__Written exercise__:
Begin at the line containing "Turn this picture" and stop at the line containing "CASE_D = COVER_D - 2 * OVERHANG"; copy those lines exactly, ends included, and nothing else.

Data entries
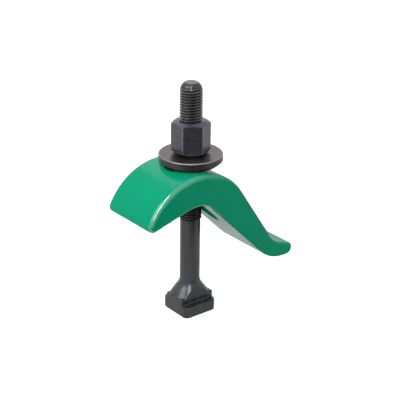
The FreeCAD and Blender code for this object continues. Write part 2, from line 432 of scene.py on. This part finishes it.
# ---- nut ---------------------------------------------------------------------------------------
# A tall hexagon nut, cut from bar, chamfered on top and spherical below. Blackened, with a
# painted highlight in light grey along each upright corner.
NUT_AF = 24.0 * MM
NUT_CORNER_R = NUT_AF / 2 / math.cos(math.radians(30))
nut_steel = Finish("black oxide nut")
x, y = nut_steel.along("XY")
# painted highlight: the upright corners are painted light grey
corners = nut_steel.ramp(x * x + y * y, (NUT_CORNER_R - 0.4 * MM) ** 2, (NUT_CORNER_R - 0.1 * MM) ** 2)
dress(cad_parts["hex_nut"], blackened(nut_steel, "4a494f", "54535a", 0.27, painted_highlight=0.8 * corners))

# ---- floor, light and camera -------------------------------------------------------------------
# Not part of the object: a white table with a card on it for the clamp's gloss to show, a big soft
# lamp on the left, a narrow one near the camera that draws the bright edges, and one behind.
FLOOR_SIZE = 6.0
CARD_NEAR = (-0.55, -0.75, 0.0)
CARD_FAR = (0.10, -0.14, 0.5 * MM)
deselect()
bpy.ops.mesh.primitive_plane_add(size=FLOOR_SIZE)
floor = bpy.context.object
floor.name = "floor"

# the table is white to look at, less bright in gloss, and grey where it throws light back up
table = Finish("white table")
in_view = table.node("ShaderNodeLightPath", output="Is Camera Ray")
mirrored = table.node("ShaderNodeLightPath", output="Is Glossy Ray")
mirrored = mirrored + table.node("ShaderNodeLightPath", output="Is Transmission Ray")
table.set(
    Base_Color=table.mix(in_view + mirrored, (0.4, 0.4, 0.4, 1), (0.9, 0.9, 0.9, 1)),
    Roughness=0.9,
    Specular_IOR_Level=0.0,
    Emission_Color=0.62 * in_view + 0.12 * mirrored,
    Emission_Strength=1.0,
)
dress(floor, table.material)

# the card is white to look at and black to everything else
card = block("black card", CARD_NEAR, CARD_FAR)
black = Finish("black paper")
black.set(
    Base_Color=(0.02, 0.02, 0.02, 1),
    Roughness=0.9,
    Specular_IOR_Level=0.0,
    Emission_Color=1.0 * black.node("ShaderNodeLightPath", output="Is Camera Ray"),
    Emission_Strength=1.0,
)
dress(card, black.material)


LAMP_AIM = Vector((0, 0, 0.09))


def lamp(name, place, width, height, watts):
    """A rectangular area lamp aimed at the middle of the clamp."""
    deselect()
    bpy.ops.object.light_add(type="AREA", location=place)
    made = bpy.context.object
    made.name = name
    made.data.shape = "RECTANGLE"
    made.data.size = width
    made.data.size_y = height
    made.data.energy = watts
    made.rotation_euler = (LAMP_AIM - Vector(place)).to_track_quat("-Z", "Y").to_euler()


lamp("soft lamp", (-1.3, 0.1, 1.2), width=0.9, height=0.9, watts=11.5)
lamp("edge lamp", (-0.62, -0.73, 0.89), width=0.12, height=1.0, watts=8.0)
lamp("back lamp", (0.6, 1.0, 1.3), width=1.2, height=1.2, watts=8.0)

# the room looks white to the camera and in gloss, and lights the clamp less than that
DIFFUSE_SKY = 0.25
world = bpy.data.worlds.new("white studio")
bpy.context.scene.world = world
world.use_nodes = True
sky = world.node_tree
backdrop = sky.nodes["Background"]
backdrop.inputs["Color"].default_value = (1, 1, 1, 1)
rays = sky.nodes.new("ShaderNodeLightPath")
seen = Wire(sky, rays.outputs["Is Camera Ray"]) + Wire(sky, rays.outputs["Is Glossy Ray"])
seen = seen + Wire(sky, rays.outputs["Is Transmission Ray"])
plug(sky, backdrop.inputs["Strength"], DIFFUSE_SKY + (1.0 - DIFFUSE_SKY) * seen)

CAMERA_TURN = math.radians(-38.442)
CAMERA_RISE = math.radians(23.417)
CAMERA_ROLL = math.radians(0.715)
CAMERA_REACH = 0.80226
CAMERA_TARGET = Vector((0.00533, -0.00423, 0.08556))
CAMERA_LENS = 102.75
deselect()
bpy.ops.object.camera_add()
camera = bpy.context.object
camera.data.lens = CAMERA_LENS
camera.data.sensor_width = 36.0
turn = Matrix.Rotation(CAMERA_TURN, 4, "Z")
tilt = Matrix.Rotation(math.pi / 2 - CAMERA_RISE, 4, "X")
roll = Matrix.Rotation(CAMERA_ROLL, 4, "Z")
aim = turn @ tilt @ roll
camera.matrix_world = Matrix.Translation(CAMERA_TARGET + aim @ Vector((0, 0, CAMERA_REACH))) @ aim
bpy.context.scene.camera = camera
bpy.context.scene.view_settings.view_transform = "Standard"
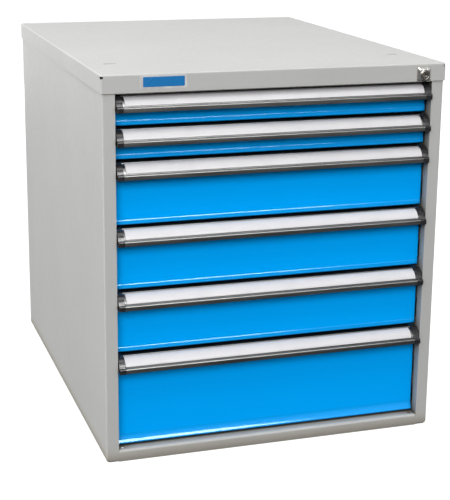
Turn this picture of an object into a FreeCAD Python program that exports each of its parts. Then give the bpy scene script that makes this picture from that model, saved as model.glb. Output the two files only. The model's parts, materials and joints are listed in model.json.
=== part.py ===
import FreeCAD, Part
import math
import os

# Sheet-steel drawer cabinet with six front-opening drawers and a central lock.
# Millimetres. +Z up, the drawers open towards -Y, +X is the right-hand side
# seen from the front. The origin is the centre of the footprint of the whole
# object's box, on the floor.

# ---------------------------------------------------------------- dimensions
COVER_W = 545.0          # top cover, side to side
COVER_D = 690.0          # top cover, front to back
HEIGHT = 600.0           # floor to the top of the cover
OVERHANG = 2.0           # top cover beyond the casing, all round
COVER_FLANGE = 27.4      # height of the cover's turned-down edge
RAIL_LOW = 570.8         # lower edge of the cross rail, seen below the cover
SHEET = 1.2              # casing sheet

CASE_W = COVER_W - 2 * OVERHANG
CASE_D = COVER_D - 2 * OVERHANG

OPEN_HALF = 251.0        # half width of the drawer opening
LEDGE_Z = 18.5           # top of the base panel, which is the opening's sill
RETURN_DEPTH = 15.5      # jamb return, from the frame's front plane
CORNER_R = 6.0           # casing's rounded lower corners
EDGE_R = 2.6             # casing's bent vertical edges
RIM_R = 2.4              # bend round the cover's top face
RELIEF_R = 1.9           # half height of the corner reliefs under that bend
RELIEF_SPREAD = 0.9      # and half the width that they have beyond round
SILL_R = 4.0             # bend between the bottom rail's face and the sill

# drawer modules from the top down, each front's full pitch
MODULES = [50.0, 50.0, 100.0, 100.0, 100.0, 150.0]
STACK_TOP = 570.0        # top of the first module

FRONT_RECESS = 19.0      # drawer front's face behind the frame's front plane
FRONT_HALF = 249.5       # half width of a drawer front
FRONT_SHEET = 1.2
FRONT_BOTTOM_GAP = 1.5   # front's lowest edge above its module's bottom
FRONT_TOP_GAP = 3.2      # front's top edge below its module's top
# lower edge of a front, swept forward in an S and rolled back: radius of the
# upper and of the lower half of the S, its steepest tilt in degrees, its lower
# end above the front's lowest edge and the radius of the roll
JOGGLE = (1.9, 1.9, 32.0, 6.4, 2.6)
JOGGLE_LOWEST = (24.0, 2.0, 32.0, 2.2, 2.0)   # the bottom drawer's long flare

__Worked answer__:
Turn this picture of an object into a FreeCAD Python program that exports each of its parts. Then give the bpy scene script that makes this picture from that model, saved as model.glb. Output the two files only. The model's parts, materials and joints are listed in model.json.
=== part.py ===
import FreeCAD, Part
import math
import os

# Sheet-steel drawer cabinet with six front-opening drawers and a central lock.
# Millimetres. +Z up, the drawers open towards -Y, +X is the right-hand side
# seen from the front. The origin is the centre of the footprint of the whole
# object's box, on the floor.

# ---------------------------------------------------------------- dimensions
COVER_W = 545.0          # top cover, side to side
COVER_D = 690.0          # top cover, front to back
HEIGHT = 600.0           # floor to the top of the cover
OVERHANG = 2.0           # top cover beyond the casing, all round
COVER_FLANGE = 27.4      # height of the cover's turned-down edge
RAIL_LOW = 570.8         # lower edge of the cross rail, seen below the cover
SHEET = 1.2              # casing sheet

CASE_W = COVER_W - 2 * OVERHANG
CASE_D = COVER_D - 2 * OVERHANG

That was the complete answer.